> _OBJECTIVE_
Copy nothing but the lines below running from the line containing "for thing in" through the line containing "bpy.data.objects.remove(obj)", both end lines included.

--- START ---

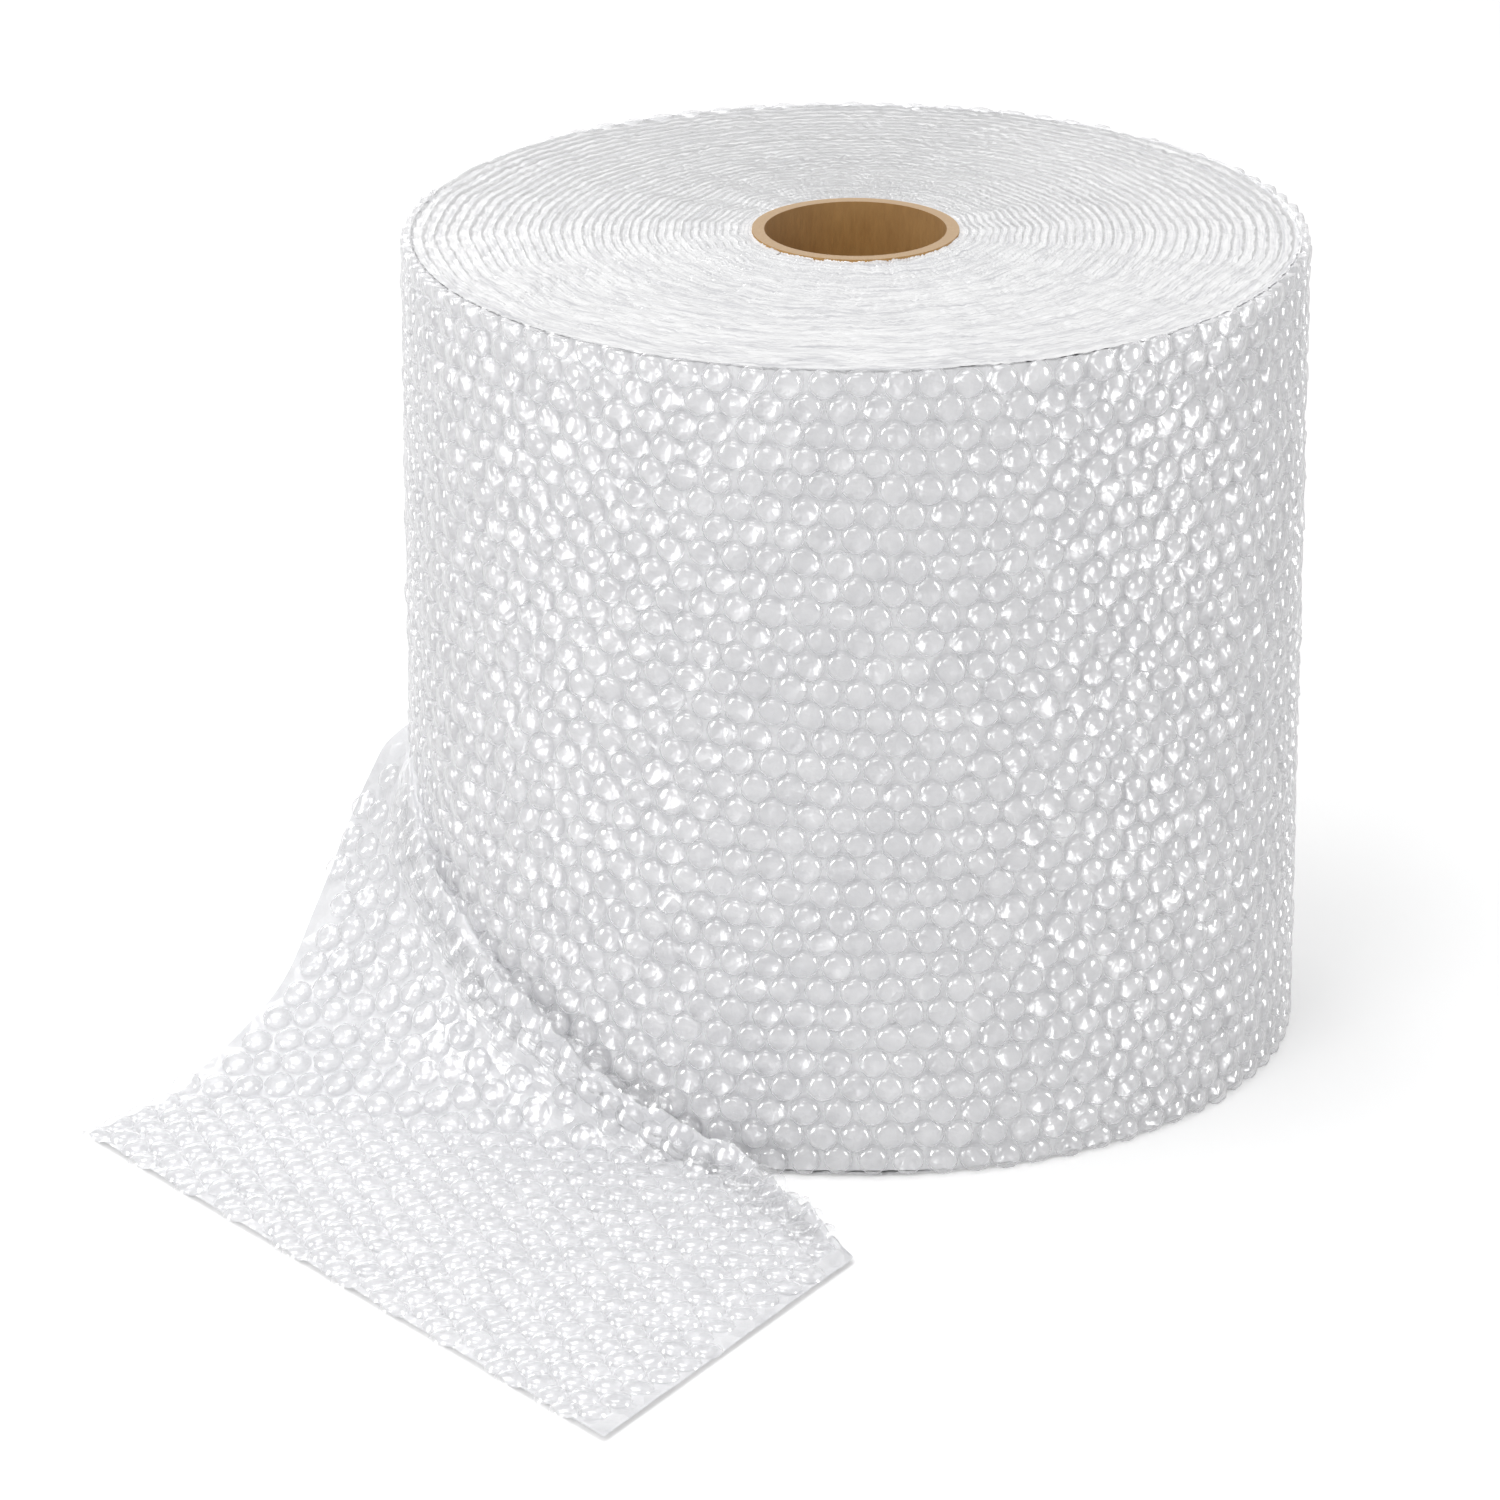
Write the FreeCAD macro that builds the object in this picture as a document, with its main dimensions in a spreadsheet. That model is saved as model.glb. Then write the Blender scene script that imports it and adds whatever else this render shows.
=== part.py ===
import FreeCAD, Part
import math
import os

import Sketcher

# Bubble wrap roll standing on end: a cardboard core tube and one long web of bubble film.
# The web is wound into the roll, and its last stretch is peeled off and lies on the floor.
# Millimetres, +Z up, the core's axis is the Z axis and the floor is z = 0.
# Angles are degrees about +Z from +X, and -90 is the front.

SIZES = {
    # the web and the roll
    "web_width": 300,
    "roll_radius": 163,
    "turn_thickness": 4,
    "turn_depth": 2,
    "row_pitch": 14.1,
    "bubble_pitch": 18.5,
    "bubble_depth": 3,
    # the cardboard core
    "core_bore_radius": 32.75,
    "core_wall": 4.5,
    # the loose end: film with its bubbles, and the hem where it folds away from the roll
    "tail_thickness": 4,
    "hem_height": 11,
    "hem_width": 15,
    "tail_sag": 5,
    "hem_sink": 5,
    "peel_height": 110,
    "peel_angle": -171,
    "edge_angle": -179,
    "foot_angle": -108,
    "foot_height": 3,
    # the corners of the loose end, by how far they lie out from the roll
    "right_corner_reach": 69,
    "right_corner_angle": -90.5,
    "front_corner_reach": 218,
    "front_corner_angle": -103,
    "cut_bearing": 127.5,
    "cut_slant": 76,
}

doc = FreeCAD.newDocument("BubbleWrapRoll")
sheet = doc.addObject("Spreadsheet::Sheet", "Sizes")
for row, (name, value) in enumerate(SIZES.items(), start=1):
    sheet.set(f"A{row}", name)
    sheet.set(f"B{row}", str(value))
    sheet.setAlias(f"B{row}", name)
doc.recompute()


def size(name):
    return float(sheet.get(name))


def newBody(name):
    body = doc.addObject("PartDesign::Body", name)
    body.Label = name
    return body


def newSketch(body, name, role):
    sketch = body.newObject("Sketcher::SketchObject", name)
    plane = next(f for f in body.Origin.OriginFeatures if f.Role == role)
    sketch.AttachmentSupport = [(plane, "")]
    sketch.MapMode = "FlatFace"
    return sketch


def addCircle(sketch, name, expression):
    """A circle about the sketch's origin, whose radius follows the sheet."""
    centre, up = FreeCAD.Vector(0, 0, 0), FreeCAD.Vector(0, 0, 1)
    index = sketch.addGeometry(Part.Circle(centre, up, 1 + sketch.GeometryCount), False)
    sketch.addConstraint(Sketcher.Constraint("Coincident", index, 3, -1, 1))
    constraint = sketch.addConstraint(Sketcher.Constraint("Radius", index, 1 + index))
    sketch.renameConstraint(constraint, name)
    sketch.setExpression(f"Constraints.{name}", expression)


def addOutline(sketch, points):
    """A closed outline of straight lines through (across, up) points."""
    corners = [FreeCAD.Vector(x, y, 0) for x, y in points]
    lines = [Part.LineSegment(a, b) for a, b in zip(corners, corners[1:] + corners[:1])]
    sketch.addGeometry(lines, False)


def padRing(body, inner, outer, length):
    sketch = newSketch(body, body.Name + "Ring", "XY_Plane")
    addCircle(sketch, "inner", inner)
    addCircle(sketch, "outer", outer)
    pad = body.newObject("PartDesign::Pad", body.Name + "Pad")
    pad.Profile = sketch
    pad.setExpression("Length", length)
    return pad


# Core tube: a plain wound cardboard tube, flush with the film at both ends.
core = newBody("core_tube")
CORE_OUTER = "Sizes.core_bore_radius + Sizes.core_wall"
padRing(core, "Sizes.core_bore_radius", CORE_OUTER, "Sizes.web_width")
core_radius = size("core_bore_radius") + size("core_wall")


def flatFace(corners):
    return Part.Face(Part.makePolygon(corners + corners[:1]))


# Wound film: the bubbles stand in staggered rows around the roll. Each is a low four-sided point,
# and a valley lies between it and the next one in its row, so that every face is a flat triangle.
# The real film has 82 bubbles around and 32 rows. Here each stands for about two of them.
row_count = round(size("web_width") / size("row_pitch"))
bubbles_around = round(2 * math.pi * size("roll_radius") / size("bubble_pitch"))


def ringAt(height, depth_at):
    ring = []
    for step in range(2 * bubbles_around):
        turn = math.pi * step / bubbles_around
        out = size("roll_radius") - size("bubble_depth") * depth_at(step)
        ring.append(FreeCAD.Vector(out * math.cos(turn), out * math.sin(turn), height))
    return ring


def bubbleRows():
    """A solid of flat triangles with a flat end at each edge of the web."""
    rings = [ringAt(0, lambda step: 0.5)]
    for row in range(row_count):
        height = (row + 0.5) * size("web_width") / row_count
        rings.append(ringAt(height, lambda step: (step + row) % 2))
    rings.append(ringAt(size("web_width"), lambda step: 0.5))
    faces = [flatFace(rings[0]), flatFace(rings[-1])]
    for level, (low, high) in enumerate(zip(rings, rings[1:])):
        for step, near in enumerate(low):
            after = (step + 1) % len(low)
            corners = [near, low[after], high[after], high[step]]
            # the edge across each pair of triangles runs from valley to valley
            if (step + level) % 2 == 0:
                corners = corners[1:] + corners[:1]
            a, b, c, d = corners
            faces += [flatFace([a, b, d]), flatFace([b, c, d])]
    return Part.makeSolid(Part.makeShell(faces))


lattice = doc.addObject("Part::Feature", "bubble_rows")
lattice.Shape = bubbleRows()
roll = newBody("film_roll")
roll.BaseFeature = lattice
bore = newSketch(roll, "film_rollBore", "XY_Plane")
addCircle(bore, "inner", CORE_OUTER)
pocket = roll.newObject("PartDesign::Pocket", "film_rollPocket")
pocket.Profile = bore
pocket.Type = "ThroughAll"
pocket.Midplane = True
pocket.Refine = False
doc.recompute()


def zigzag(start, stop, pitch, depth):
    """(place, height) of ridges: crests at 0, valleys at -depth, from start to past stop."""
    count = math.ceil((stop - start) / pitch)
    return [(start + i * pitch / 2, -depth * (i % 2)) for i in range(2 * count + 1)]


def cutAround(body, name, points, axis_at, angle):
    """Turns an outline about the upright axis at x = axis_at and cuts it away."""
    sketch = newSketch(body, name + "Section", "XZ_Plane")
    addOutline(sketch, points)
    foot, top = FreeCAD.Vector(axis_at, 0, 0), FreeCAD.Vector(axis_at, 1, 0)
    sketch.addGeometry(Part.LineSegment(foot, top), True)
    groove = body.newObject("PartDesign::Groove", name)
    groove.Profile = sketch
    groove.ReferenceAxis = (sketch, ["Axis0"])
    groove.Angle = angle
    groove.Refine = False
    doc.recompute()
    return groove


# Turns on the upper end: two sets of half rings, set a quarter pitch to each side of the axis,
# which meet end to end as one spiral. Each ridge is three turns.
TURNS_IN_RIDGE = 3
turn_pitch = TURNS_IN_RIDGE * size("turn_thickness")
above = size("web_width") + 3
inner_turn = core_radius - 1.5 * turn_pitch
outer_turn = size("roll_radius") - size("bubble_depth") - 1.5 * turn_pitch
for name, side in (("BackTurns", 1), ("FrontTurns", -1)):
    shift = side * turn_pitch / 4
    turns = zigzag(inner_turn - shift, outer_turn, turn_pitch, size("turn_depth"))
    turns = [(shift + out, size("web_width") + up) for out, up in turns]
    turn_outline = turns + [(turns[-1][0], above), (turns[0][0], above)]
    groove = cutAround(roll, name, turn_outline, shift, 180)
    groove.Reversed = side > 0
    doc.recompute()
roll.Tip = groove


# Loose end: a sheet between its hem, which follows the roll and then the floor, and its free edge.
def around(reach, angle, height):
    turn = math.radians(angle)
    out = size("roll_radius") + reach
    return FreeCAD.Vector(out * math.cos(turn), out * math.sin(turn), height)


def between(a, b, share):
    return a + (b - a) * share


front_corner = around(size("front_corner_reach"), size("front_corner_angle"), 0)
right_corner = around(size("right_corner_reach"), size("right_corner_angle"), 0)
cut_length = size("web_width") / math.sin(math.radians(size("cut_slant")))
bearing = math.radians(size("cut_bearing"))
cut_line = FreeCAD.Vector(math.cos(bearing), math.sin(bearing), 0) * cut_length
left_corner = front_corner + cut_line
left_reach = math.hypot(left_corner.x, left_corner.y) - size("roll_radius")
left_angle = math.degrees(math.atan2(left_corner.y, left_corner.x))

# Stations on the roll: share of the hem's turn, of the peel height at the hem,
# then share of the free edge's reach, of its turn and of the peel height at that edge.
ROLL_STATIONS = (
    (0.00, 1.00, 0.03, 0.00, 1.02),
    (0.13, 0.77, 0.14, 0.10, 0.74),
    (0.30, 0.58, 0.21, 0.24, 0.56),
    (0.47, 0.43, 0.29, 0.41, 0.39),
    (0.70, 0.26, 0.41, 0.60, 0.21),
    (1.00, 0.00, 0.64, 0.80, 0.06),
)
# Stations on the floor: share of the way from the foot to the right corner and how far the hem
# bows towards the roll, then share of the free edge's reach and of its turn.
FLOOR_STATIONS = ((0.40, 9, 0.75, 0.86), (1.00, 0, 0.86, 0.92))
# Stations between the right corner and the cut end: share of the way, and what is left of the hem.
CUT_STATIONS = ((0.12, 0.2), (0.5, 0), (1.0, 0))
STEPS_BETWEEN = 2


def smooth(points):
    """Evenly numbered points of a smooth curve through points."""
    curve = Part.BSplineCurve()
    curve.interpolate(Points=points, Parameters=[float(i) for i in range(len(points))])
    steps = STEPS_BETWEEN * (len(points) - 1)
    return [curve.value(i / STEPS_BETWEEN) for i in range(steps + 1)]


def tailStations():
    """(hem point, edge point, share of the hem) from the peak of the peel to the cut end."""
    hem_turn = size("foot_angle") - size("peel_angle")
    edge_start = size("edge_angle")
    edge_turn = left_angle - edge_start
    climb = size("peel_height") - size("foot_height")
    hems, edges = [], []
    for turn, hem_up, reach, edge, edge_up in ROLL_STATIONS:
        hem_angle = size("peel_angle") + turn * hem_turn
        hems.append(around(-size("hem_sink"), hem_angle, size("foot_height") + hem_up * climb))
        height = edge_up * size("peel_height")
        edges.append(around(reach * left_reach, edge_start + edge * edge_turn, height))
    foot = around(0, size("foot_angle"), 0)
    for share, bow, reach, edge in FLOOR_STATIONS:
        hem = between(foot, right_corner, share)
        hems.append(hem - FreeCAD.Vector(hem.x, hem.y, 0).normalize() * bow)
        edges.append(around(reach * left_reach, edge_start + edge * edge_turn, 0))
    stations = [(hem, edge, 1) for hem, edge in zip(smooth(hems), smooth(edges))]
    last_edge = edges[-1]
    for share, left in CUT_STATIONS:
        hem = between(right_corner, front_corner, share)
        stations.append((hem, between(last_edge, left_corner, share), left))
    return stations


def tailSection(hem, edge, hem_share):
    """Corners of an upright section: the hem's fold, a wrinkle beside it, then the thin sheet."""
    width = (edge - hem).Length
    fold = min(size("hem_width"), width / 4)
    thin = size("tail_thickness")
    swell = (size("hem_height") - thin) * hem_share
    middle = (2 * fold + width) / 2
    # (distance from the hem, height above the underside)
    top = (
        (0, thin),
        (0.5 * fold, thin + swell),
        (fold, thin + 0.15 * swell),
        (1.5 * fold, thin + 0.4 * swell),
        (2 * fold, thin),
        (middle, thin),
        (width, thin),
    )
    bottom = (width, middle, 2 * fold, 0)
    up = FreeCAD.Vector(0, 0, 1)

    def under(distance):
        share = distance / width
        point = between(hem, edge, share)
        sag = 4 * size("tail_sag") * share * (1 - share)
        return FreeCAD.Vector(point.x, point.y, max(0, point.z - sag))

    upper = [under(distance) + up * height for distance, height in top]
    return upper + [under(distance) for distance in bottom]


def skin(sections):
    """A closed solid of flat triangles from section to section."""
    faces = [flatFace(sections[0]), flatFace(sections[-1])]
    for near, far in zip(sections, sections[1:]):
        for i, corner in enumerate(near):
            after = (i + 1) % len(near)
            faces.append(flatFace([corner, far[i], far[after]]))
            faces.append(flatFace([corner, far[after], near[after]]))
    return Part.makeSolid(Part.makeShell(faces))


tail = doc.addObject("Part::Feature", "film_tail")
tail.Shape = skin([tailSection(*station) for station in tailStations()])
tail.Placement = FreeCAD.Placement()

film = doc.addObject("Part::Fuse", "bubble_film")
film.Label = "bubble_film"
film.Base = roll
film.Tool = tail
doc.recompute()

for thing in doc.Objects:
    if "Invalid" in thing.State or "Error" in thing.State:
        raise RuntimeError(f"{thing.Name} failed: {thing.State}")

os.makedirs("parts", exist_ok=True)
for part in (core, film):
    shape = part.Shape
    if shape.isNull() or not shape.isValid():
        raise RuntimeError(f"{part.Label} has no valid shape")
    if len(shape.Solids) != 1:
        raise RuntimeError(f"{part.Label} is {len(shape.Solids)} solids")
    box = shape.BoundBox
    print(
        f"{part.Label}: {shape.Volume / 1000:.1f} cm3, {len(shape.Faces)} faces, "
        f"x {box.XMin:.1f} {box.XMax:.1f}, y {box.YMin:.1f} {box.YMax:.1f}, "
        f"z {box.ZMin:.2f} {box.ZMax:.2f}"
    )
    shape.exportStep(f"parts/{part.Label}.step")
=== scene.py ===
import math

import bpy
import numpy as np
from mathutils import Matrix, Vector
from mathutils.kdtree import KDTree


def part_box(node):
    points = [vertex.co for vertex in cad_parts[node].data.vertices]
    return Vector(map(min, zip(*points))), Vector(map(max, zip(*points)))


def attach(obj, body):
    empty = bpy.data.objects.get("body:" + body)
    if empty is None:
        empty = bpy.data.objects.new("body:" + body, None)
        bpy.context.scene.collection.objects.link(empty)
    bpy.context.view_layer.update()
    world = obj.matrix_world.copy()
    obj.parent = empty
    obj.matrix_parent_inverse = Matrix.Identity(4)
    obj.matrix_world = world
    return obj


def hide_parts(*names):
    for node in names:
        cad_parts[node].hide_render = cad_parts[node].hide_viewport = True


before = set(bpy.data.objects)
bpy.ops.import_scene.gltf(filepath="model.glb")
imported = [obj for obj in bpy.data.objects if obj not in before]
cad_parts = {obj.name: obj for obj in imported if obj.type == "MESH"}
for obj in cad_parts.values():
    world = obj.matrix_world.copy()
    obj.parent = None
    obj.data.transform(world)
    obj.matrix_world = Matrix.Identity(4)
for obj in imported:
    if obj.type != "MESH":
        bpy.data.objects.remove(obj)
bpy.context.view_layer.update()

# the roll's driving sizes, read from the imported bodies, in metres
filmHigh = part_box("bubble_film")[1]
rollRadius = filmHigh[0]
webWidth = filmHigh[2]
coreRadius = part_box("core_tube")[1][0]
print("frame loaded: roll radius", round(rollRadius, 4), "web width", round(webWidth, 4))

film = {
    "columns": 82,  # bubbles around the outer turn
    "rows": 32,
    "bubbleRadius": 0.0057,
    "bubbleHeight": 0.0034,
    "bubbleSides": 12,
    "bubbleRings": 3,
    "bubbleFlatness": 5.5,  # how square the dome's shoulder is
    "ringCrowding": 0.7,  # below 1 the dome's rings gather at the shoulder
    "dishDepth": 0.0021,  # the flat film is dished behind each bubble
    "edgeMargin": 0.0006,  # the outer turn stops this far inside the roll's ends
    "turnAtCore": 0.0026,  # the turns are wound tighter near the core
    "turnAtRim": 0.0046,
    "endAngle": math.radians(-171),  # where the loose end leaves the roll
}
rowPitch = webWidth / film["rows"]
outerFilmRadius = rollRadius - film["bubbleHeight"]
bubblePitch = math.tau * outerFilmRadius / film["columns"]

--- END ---

> _RESPONSE TO THE EXERCISE_
for thing in doc.Objects:
    if "Invalid" in thing.State or "Error" in thing.State:
        raise RuntimeError(f"{thing.Name} failed: {thing.State}")

os.makedirs("parts", exist_ok=True)
for part in (core, film):
    shape = part.Shape
    if shape.isNull() or not shape.isValid():
        raise RuntimeError(f"{part.Label} has no valid shape")
    if len(shape.Solids) != 1:
        raise RuntimeError(f"{part.Label} is {len(shape.Solids)} solids")
    box = shape.BoundBox
    print(
        f"{part.Label}: {shape.Volume / 1000:.1f} cm3, {len(shape.Faces)} faces, "
        f"x {box.XMin:.1f} {box.XMax:.1f}, y {box.YMin:.1f} {box.YMax:.1f}, "
        f"z {box.ZMin:.2f} {box.ZMax:.2f}"
    )
    shape.exportStep(f"parts/{part.Label}.step")
=== scene.py ===
import math

import bpy
import numpy as np
from mathutils import Matrix, Vector
from mathutils.kdtree import KDTree


def part_box(node):
    points = [vertex.co for vertex in cad_parts[node].data.vertices]
    return Vector(map(min, zip(*points))), Vector(map(max, zip(*points)))


def attach(obj, body):
    empty = bpy.data.objects.get("body:" + body)
    if empty is None:
        empty = bpy.data.objects.new("body:" + body, None)
        bpy.context.scene.collection.objects.link(empty)
    bpy.context.view_layer.update()
    world = obj.matrix_world.copy()
    obj.parent = empty
    obj.matrix_parent_inverse = Matrix.Identity(4)
    obj.matrix_world = world
    return obj


def hide_parts(*names):
    for node in names:
        cad_parts[node].hide_render = cad_parts[node].hide_viewport = True


before = set(bpy.data.objects)
bpy.ops.import_scene.gltf(filepath="model.glb")
imported = [obj for obj in bpy.data.objects if obj not in before]
cad_parts = {obj.name: obj for obj in imported if obj.type == "MESH"}
for obj in cad_parts.values():
    world = obj.matrix_world.copy()
    obj.parent = None
    obj.data.transform(world)
    obj.matrix_world = Matrix.Identity(4)
for obj in imported:
    if obj.type != "MESH":
        bpy.data.objects.remove(obj)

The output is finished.